Something's got to give (Quelque chose doit craquer), 1962
Ayant toujours sa poule aux œufs d'or sous contrat, la Fox trouve judicieux d'associer à nouveau Monroe et Cukor pour une autre comédie d'inspiration théâtrale, tant le scénario semble reposer sur le goût des quiproquos et les situations vaudevillesques. Le casting est complété par Dean Martin et Cyd Charisse, et tout semble réuni pour aboutir à un succès, la presse et les paparazzi se chargeant d'assurer une publicité gratuite, au détriment de la vie privée d'une Marilyn objet de toutes les rumeurs. En effet, très vite le tournage tourne au cauchemar pour Cukor et son équipe, l'actrice apparaissant plus fragilisée que jamais par sa dépendance aux drogues, et multipliant les absentéismes. Le réalisateur met laborieusement en boîte ses scènes pendant les quelques minutes où elle se montre suffisamment d'attaque... jusqu'à ce que la Fox prenne prétexte de ces difficultés pour virer sa star d'un projet auquel elle ne croit plus. Le studio n'aura pas le temps de revenir sur sa décision, Marilyn sera retrouvée morte chez elle quelques semaines plus tard, âgée de 36 ans.
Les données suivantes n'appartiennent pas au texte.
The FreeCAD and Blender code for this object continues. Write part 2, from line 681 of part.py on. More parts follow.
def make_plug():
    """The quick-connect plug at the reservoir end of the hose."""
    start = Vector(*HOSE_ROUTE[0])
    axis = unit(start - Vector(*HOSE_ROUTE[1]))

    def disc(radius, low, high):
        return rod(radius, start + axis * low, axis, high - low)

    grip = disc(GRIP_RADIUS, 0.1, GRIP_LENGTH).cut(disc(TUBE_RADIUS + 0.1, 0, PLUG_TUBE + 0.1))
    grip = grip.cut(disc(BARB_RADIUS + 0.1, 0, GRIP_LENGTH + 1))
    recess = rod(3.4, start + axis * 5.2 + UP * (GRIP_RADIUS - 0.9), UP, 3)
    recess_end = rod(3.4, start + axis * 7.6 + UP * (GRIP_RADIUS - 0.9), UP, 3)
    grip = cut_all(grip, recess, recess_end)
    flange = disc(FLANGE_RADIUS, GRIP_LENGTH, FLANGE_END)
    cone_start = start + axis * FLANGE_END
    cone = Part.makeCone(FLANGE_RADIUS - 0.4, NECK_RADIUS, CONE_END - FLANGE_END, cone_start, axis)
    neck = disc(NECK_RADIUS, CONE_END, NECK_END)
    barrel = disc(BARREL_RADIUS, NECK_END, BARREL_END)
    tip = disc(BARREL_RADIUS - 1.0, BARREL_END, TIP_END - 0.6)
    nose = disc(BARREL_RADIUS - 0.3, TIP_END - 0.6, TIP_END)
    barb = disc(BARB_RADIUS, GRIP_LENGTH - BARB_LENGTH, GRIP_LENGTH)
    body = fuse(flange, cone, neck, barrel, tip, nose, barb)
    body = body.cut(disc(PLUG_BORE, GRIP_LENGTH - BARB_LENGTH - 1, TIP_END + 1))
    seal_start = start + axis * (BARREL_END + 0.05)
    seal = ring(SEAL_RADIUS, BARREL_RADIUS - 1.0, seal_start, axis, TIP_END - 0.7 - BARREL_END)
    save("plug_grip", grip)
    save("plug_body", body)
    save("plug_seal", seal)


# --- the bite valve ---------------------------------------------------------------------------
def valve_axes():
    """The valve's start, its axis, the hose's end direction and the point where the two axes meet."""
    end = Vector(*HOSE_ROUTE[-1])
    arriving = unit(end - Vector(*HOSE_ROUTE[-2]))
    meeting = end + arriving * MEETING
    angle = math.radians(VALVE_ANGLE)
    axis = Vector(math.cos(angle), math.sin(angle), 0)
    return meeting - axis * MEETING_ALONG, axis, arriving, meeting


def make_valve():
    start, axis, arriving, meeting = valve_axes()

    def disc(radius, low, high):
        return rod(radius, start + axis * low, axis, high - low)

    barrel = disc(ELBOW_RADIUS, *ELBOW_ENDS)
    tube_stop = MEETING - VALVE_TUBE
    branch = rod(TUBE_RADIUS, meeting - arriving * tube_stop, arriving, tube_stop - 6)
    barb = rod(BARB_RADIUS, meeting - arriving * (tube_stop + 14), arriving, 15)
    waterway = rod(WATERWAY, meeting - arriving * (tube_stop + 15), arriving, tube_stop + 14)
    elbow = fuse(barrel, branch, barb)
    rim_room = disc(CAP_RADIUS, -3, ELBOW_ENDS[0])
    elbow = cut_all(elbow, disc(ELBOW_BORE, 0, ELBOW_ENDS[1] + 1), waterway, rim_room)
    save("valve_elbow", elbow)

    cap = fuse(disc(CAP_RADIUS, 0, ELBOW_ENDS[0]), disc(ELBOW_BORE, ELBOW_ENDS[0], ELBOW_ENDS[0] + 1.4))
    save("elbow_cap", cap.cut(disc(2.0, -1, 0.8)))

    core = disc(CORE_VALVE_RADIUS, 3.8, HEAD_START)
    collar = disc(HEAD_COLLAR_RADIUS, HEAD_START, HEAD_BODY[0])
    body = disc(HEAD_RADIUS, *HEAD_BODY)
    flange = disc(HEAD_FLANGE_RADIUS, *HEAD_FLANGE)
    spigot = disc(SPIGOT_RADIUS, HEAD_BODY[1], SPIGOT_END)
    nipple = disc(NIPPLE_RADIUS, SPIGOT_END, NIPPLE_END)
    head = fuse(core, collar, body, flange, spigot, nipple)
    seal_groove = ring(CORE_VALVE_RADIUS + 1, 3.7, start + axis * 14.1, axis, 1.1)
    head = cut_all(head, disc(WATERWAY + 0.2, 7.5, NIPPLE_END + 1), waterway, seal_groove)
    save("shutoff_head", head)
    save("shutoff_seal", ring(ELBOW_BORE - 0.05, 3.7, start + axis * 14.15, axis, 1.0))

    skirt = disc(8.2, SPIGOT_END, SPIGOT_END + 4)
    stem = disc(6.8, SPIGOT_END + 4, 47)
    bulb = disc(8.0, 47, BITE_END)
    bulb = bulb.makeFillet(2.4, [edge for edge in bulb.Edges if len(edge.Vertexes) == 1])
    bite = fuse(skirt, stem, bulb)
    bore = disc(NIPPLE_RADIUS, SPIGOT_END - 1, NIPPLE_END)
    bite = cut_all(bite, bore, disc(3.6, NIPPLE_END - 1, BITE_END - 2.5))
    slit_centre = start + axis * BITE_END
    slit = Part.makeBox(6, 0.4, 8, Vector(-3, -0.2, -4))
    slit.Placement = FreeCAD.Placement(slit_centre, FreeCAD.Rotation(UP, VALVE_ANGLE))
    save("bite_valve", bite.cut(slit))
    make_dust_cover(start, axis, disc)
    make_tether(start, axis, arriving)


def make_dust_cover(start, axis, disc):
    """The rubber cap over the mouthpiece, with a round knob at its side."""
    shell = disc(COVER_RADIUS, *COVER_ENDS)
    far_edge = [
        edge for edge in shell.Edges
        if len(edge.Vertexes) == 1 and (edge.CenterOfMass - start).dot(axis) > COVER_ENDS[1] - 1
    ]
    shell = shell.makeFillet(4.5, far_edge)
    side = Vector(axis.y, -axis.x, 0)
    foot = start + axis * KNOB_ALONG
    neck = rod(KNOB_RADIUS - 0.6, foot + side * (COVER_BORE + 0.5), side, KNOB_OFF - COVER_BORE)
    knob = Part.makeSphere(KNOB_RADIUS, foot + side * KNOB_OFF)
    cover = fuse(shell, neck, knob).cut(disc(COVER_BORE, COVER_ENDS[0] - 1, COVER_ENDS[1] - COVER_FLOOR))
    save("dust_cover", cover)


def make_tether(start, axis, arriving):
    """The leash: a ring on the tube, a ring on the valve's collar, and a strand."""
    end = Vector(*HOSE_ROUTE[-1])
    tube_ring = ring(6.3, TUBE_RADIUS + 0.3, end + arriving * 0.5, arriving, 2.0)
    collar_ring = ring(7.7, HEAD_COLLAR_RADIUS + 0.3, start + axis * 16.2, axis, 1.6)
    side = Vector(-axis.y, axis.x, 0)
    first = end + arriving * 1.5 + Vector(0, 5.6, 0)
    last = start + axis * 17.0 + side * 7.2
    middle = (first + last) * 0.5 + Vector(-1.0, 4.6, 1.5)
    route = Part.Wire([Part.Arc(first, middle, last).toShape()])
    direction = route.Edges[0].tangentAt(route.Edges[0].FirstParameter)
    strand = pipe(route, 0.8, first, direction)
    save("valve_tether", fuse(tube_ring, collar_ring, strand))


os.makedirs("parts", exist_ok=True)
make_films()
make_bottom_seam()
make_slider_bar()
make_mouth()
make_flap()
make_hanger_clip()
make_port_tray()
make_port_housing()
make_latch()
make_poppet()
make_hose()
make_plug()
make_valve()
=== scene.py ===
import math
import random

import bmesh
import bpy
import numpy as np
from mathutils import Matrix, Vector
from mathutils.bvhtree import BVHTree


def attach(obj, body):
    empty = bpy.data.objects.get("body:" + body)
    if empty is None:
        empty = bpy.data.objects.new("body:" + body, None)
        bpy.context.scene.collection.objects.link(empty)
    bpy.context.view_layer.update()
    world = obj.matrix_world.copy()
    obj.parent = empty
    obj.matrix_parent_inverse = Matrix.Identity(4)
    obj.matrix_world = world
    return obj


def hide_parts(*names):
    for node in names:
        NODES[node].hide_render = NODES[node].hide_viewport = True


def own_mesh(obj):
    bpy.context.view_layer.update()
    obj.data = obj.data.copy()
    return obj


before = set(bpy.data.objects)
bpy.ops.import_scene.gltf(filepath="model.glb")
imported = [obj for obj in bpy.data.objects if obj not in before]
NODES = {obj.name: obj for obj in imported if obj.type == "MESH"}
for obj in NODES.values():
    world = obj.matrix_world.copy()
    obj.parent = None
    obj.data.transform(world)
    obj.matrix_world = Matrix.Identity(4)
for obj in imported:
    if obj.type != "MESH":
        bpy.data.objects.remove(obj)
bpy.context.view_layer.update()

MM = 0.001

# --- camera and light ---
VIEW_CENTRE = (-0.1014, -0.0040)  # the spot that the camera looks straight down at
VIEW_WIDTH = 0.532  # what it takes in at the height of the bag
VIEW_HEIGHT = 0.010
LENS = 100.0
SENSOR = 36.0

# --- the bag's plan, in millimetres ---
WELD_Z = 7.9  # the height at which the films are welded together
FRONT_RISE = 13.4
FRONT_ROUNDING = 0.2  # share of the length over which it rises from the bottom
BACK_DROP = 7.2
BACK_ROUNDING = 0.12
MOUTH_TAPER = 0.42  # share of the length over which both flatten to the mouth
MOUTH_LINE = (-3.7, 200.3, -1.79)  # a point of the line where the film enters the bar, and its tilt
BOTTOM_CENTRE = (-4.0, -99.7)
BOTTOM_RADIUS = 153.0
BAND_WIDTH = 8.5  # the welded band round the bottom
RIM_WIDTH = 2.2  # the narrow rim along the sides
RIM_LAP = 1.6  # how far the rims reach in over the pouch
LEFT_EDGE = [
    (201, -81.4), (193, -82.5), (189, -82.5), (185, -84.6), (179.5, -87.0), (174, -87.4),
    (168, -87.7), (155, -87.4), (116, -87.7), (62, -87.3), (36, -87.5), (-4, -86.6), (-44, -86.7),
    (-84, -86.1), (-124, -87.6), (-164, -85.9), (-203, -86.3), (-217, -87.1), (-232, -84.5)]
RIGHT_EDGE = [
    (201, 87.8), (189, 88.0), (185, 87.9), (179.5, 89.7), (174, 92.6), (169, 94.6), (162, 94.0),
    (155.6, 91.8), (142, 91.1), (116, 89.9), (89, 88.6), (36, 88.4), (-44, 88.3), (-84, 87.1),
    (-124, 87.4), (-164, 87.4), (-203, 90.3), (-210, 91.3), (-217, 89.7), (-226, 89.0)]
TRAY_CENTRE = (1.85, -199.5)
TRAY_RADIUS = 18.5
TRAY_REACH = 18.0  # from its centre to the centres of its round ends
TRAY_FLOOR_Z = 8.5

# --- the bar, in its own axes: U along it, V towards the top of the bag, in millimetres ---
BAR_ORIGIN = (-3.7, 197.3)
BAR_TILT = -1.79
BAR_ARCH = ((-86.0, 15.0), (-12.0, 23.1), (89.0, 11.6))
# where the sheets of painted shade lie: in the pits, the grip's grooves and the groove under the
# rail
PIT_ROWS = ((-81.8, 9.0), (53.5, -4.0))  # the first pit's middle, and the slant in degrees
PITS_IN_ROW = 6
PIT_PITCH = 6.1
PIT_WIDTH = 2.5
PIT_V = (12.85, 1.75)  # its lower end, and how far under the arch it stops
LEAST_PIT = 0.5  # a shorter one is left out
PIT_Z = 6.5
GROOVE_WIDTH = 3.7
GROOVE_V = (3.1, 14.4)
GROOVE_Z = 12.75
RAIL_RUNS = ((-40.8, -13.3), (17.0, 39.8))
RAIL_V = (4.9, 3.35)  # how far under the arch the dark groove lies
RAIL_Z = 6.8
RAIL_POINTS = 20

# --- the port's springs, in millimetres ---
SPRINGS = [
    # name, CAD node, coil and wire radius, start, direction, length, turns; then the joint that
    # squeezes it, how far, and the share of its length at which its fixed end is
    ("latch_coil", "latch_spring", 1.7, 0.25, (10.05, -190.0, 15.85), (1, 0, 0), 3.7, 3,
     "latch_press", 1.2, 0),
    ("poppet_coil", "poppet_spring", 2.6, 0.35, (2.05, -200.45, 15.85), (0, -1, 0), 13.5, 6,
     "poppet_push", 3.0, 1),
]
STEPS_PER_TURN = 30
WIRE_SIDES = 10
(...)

La carrière de l'actrice se sera donc officiellement achevée sur le somptueux The Misfits, vrai film-testament qu'elle avait tourné juste avant sous la direction de John Huston. Et Something's got to give demeure inachevé. En 2001, un documentaire sur le film proposait une reconstitution de la trentaine de minutes exploitable tournée par Cukor. Impossible de dire si on a perdu là un grand film, et on se contentera de rêver devant les beaux plans de la scène du bain de minuit, qui promettaient d'entrer dans l'Histoire du 7e art au même titre que le courant d'air du métro sous la robe de Marilyn dans Sept ans de réflexion.